Mands for Information Using "Who" and "Which" Using Speech-Generated Devices
|BRITTANY LEE BARTLETT (Marcus Autism Center), Taylor Thompson (Marcus Autism Center ), Videsha Marya (Marcus Autism Center), M. Alice Shillingsburg (Marcus Autism Center, Emory University School of Medicine)|
Some children diagnosed with autism spectrum disorder (ASD) have difficulty acquiring spoken language even after receiving intensive intervention. For these individuals, alternative and augmentative communication systems can be helpful. With the ubiquitous use of tablets and mobile devices, the use of speech generated devices has increased. Children with limited functional communication require targeted mand training to increase social communication skills and the mand repertoire is often one of the first skills targeted for children with ASD who use devices (van der Meer & Rispoli, 2010). Advanced manding repertoires may also be taught using communication devices. Shillingsburg, Bowen, Valentino and Pierce (2014) demonstrated an intervention to teach mands for information using prompting and differential reinforcement under establishing operation (EO) and abolishing operation (AO) conditions to children using vocal responses. The current study replicates the procedures from Shillingsburg et al. (2014) to teach two children diagnosed with ASD to mand for information using a speech generated device on a tablet. Both participants learned to mand for information using who and which and used the information provided to access a preferred item. Procedural details and modifications will be discussed.

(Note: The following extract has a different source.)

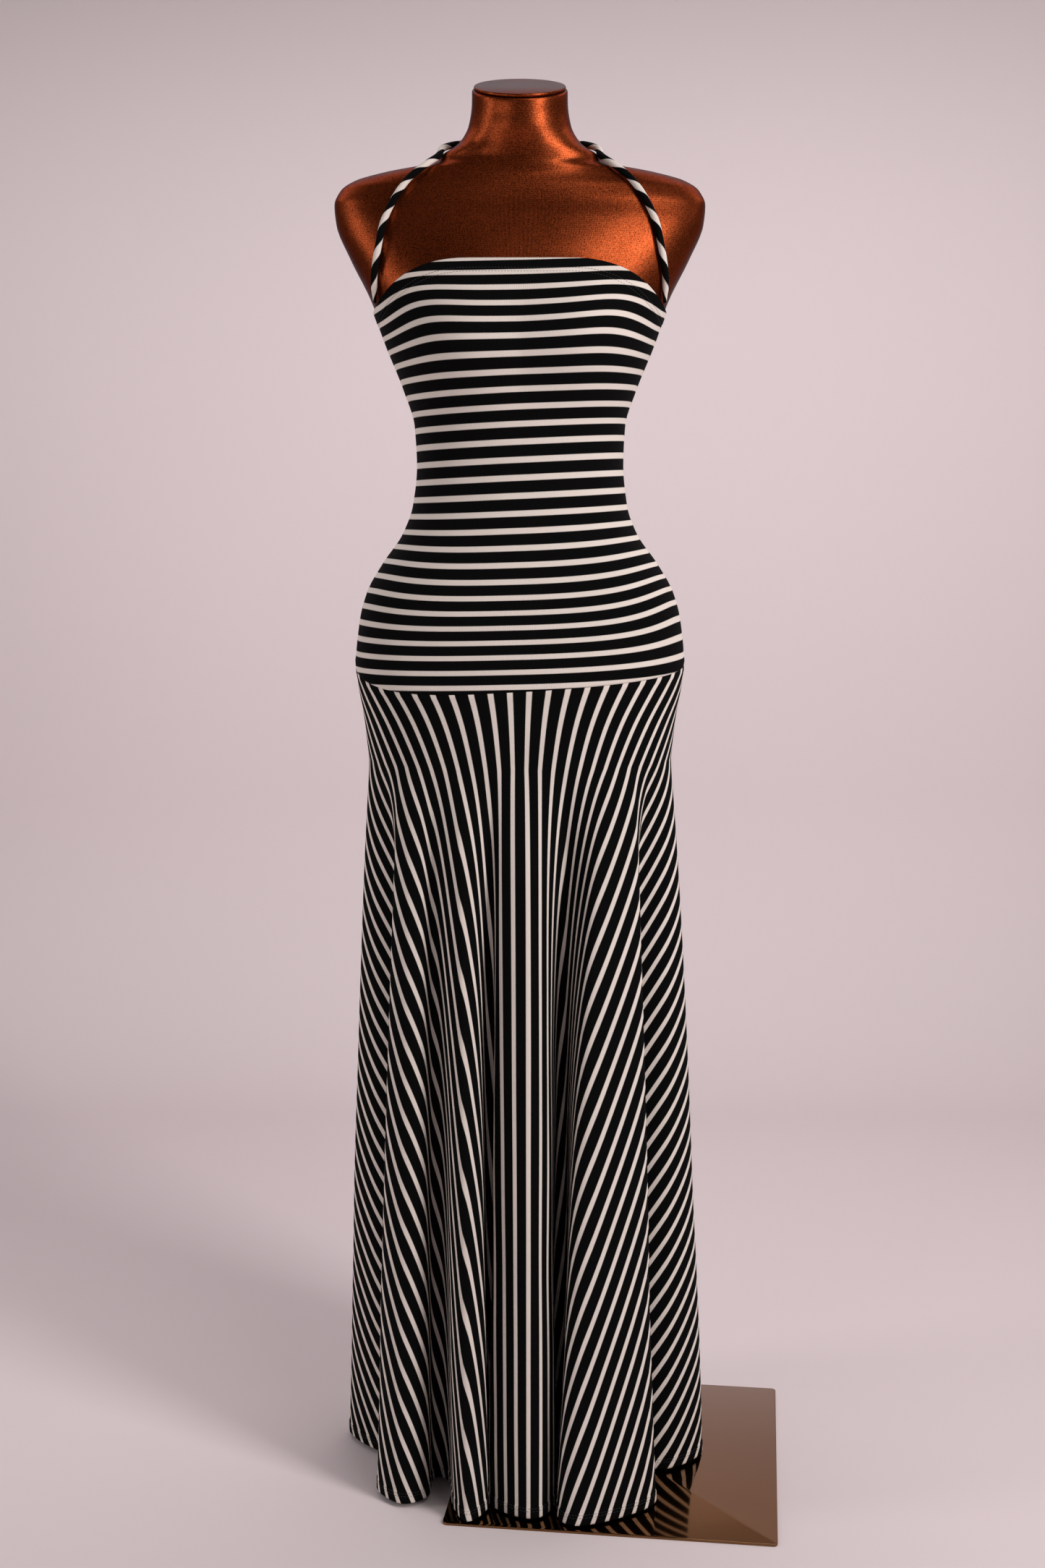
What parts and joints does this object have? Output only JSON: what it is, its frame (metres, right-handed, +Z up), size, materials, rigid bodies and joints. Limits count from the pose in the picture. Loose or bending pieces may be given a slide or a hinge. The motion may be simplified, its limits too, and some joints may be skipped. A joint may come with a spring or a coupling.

Teaching Children With Autism Spectrum Disorder to Ask "Where" Questions With a Speech-Generating Device
|AMARIE CARNETT (University of North Texas), Einar T. Ingvarsson (University of North Texas), Alicia Marie Bravo (Victoria University of Wellington), Jeffrey S. Sigafoos (Victoria University of Wellington)|
Children with autism spectrum disorder who have limited spoken communication skills are often taught to use a speech-generating device for basic mands, such as requesting preferred objects. Fewer studies have focused on teaching mands for information. We report on the results of two experiments that aimed to evaluate procedures for teaching three children with autism spectrum disorder to use a speech-generating device to mand for information (i.e., Where is [item]?). Teaching procedures involved systematic instruction (i.e., time delay, response prompting, and differential reinforcement) and a behavior chain interruption strategy. Results of the first experiment showed that all three participants acquired the target mand, however, generalization to a novel stimulus did not occur until direct training was provided. For the second experiment, each participant was taught to approach a second communication partner when the first partner did not provide the requested information. Results point to a potentially useful approach for teaching mand for information to children with autism spectrum disorder.